Toulouse-based Airbus Defence & Space will unveil its new Wingman concept at the International Aerospace Exhibition (ILA) in Berlin. The Wingman will be a fighter-type Uncrewed Air System (UAS) commanded by a pilot in a current combat aircraft such as the Eurofighter Typhoon. It will be able to take on high-risk mission tasks that would pose a bigger threat to manned-only aircraft.

The 1:1 concept model, which Airbus will be exhibiting from June 5 to 9 at ILA, showcases all of the foreseen capabilities required, such as low observability, the integration of various armaments, advanced sensors, connectivity and teaming solutions. Not all of what is on display may find its way into series production, the company says.
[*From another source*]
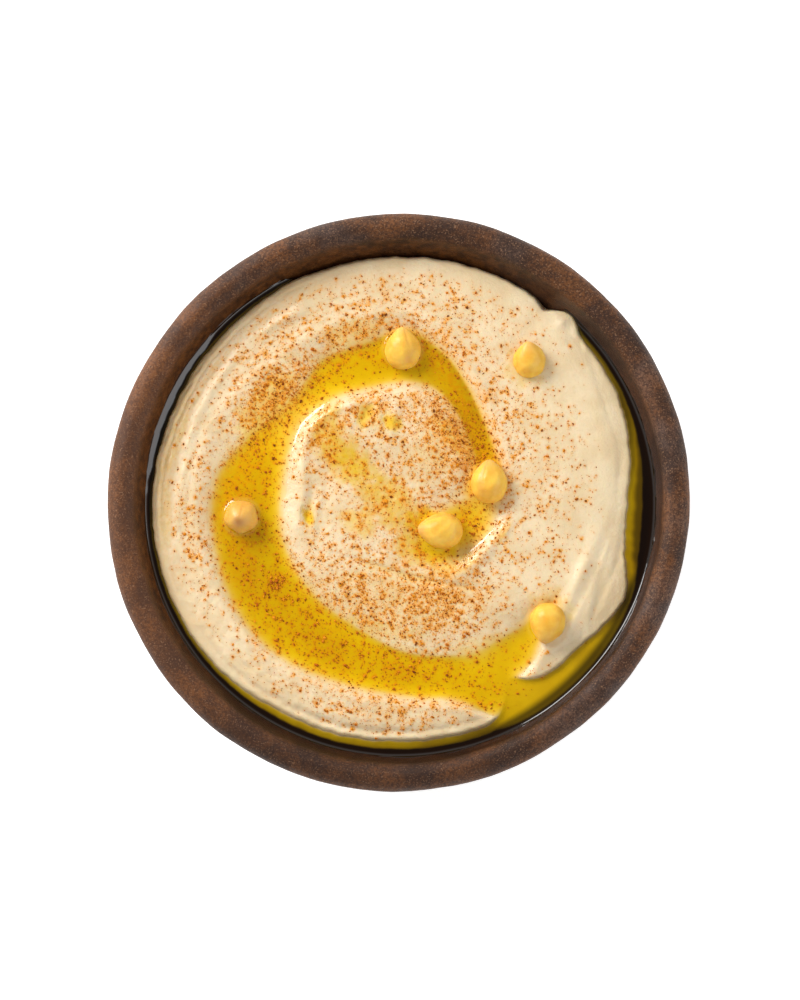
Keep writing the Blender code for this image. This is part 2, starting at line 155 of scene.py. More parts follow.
SHELF_DEPTH = 2.2
SHELF_FALL = 9.0
DRY_EDGE_FROM, DRY_EDGE_TO = 50.0, 109.0
DRY_EDGE_DEPTH = 3.0
DRY_EDGE_DROP = 9.0  # taken off the oil's depth there, so that its sheet ends
DRY_EDGE_TAPER = 5.0  # degrees over which the moat's oil runs out
BANK_DROP = 0.9  # the hummus falls off steeply just under the oil
BANK_DROP_WIDTH = 0.3

HUMPS = (
    # x, y, height, half length, half width, turn
    (-18, 18, 0.8, 16, 12, 45),
    (46, 4, 0.5, 12, 26, 0),
    (-6, 4, -1.2, 16, 5, -35),
    (0, -30, -0.3, 24, 9, 0),
    (20, 14, 0.2, 8, 6, 0),
    (52, -20, 0.6, 9.5, 1.3, 66),
    (58, -25, -0.3, 12, 2.4, 88),
    (-1.5, 23.5, 0.45, 4, 1, 80),
)
DOME_RIM = ((0.9, 128, 22), (1, 174, 19))
DOME_RIM_WIDTH = 1.6
DOME_RIM_INSET = 2.0
DOME_RIM_WIDER = ((3.2, 178, 20),)
CRESCENT = ((1.1, -30, 20),)
CRESCENT_WIDTH = 1.7
CRESCENT_RADIUS = 28.0
CRESCENT_BEND = 1.6
CRESCENT_PHASE = 30.0
LIP_CREASE = ((-0.7, 258, 20),)
LIP_CREASE_WIDTH = 0.8
LIP_CREASE_INSET = 2.6

# Finer marks of the spoon, which only the looks have.
MARKS = (
    # x, y, height, half length, half width, turn
    (-51.8, 34.6, 0.6, 7, 0.9, 56),
    (-57.5, 24, 0.45, 7, 0.9, 66),
    (-61, 8, 0.4, 10, 1, 82),
    (-37.5, 50, 0.45, 4, 1.1, 36),
    (-30.3, 54.2, 0.6, 2.6, 1.3, 30),
    (-63.5, -6, 0.3, 12, 1.1, 94),
    (54.5, -31, 0.22, 7, 0.7, 84),
    (63.5, -12, -0.25, 10, 0.8, 80),
    (31, -8.5, 0.35, 2.2, 0.5, 62),
    (-26, -2.5, -0.7, 3.2, 1, 80),
    (-9.5, 25, -0.35, 3, 1.2, 60),
    (-3.5, -19.5, -0.6, 9, 0.7, -17),
    (12.5, -23.5, -0.5, 8, 0.7, -10),
    (-6, -14.5, -0.2, 4, 0.5, -20),
    (-21.5, 2, -0.5, 8, 2.2, 82),
    (-23.4, -3.5, 0.35, 5, 0.8, 80),
    (-16, 27.5, 0.35, 4, 0.7, 22),
    (-6, 27.5, 0.3, 3, 0.6, 95),
    (-33.5, 52.5, 0.5, 3.2, 0.9, 32),
    (57.8, -18, 0.16, 6, 0.5, 70),
    (56, -30, -0.18, 7, 0.7, 68),
    (59.5, -24, -0.16, 8, 0.6, 66),
    (50.5, -33.5, 0.35, 5, 0.6, 62),
    (46, -41, 0.3, 4, 0.7, 30),
    (38, -44.5, 0.35, 4, 0.8, 18),
    (63, 9, -0.25, 4, 0.7, 86),
    (59, 27, -0.2, 8, 0.7, 108),
    (46.5, 51, 0.45, 1.4, 0.8, 40),
    (50.5, 47.8, 0.5, 1.2, 0.7, 120),
    (53.2, 44.6, 0.35, 1.5, 0.6, 100),
)
# The outer ring steps down on its west side.
STEP_DOWN = ((0.75, 164, 22),)
STEP_FROM, STEP_TO = 62.2, 64.8
CREST_LINE = ((0.3, 138, 26),)
CREST_LINE_WIDTH = 0.55
CREST_LINE_INSET = 0.2
STRIPE_ANGLE, STRIPE_SPREAD = 160.0, 26.0
STRIPES = (
    # inset from the edge, height, width
    (4.1, 0.3, 0.5),
    (2.9, -0.34, 0.4),
    (1.9, 0.32, 0.35),
    (0.9, -0.2, 0.3),
)
LUMPY_ANGLE, LUMPY_SPREAD = 236.0, 34.0

# Grid that the oil's surface is worked out on, and the oil's capillary length.
GRID_STEP = 0.45
GRID_REACH = 76.5
RELIEF_DEPTH = 2.2  # below this the bed's slopes no longer show
RELIEF_SOFTNESS = 0.5
RELIEF_BLUR = 0.5
CAPILLARY = 1.5
OIL_STEPS = 90
CLIMB = 1.1  # how far the oil creeps up the clay
CLIMB_REACH = 0.55  # and how far out from the clay that shows
WEDGES = (
    # where it stands against the clay as a wedge: angle, half width and fade in degrees,
    # width, slope
    (156, 25, 12, 1.7, 0.69),
    (124, 16, 8, 0.55, 0.69),
    (327, 19, 7, 0.95, 0.64),
)
WEDGE_SOFTNESS = 0.05
GLINT_ANGLE, GLINT_SPREAD = 4.0, 22.0  # and here its edge is ragged
BANK_CLIMB = 0.12  # how far it creeps up the hummus beside the moat
BANK_REACH = 5.0
PEA_CLIMB = 0.9  # and how far it creeps up the chickpeas
THINNEST = 0.03  # the oil's sheet ends where it is thinner
EDGE_TUCK = 0.4  # how far the oil's sheet runs on inside the clay
SHEET_START, SHEET_STEP = 8.0, 0.5
SHEET_MOAT, SHEET_MOAT_RINGS = 63.0, 56
SHEET_SECTORS = 640
NEARLY_WET = -0.02  # the sheet is begun from points with at least this depth
SHORTEST_SIDE = 0.04  # shorter sides of its triangles are closed up
SHEET_SKIRT = 0.08  # how far its underside lies below the bed
CRUMB_AREA = 4.0  # smaller islands of oil are left out, in square millimetres
MIDDLE_REACH = 36.0  # islands within this radius belong to the pool in the middle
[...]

In this aspect, the model on display at ILA Berlin will serve as a foundation and catalyst to drive the design requirements for each generation of the Wingman.

Based on the current concept, the Wingman is intended to augment the capabilities of current manned combat aircraft with uncrewed platforms that can carry weapons and other effectors.

“The German Air Force has expressed a clear need for an unmanned aircraft flying with and supporting missions of its manned fighter jets before the Future Combat Air System will be operational in 2040,” said Michael Schoellhorn, CEO of Airbus Defence and Space. “Our Wingman concept is the answer. We will further drive and fine-tune this innovation made in Germany so that ultimately we can offer the German Air Force an affordable solution with the performance it needs to maximise the effects and multiply the power of its fighter fleet for the 2030s.”

The Wingman’s tasks can range from reconnaissance to jamming targets and engaging targets on the ground or in the air with precision guided munitions or missiles. Pilots in manned aircraft acting as “command fighters” will always have control of the mission, says Airbus Defence & Space. They are always the final decision-making authority, while benefiting from the protection and smaller risk exposure that the delegation of tactical taskings to unmanned systems offers.

An additional focus is on increasing the overall combat mass in an affordable manner so that air forces can match the number of opposing forces in peers or near-peers in conflicts, the company adds.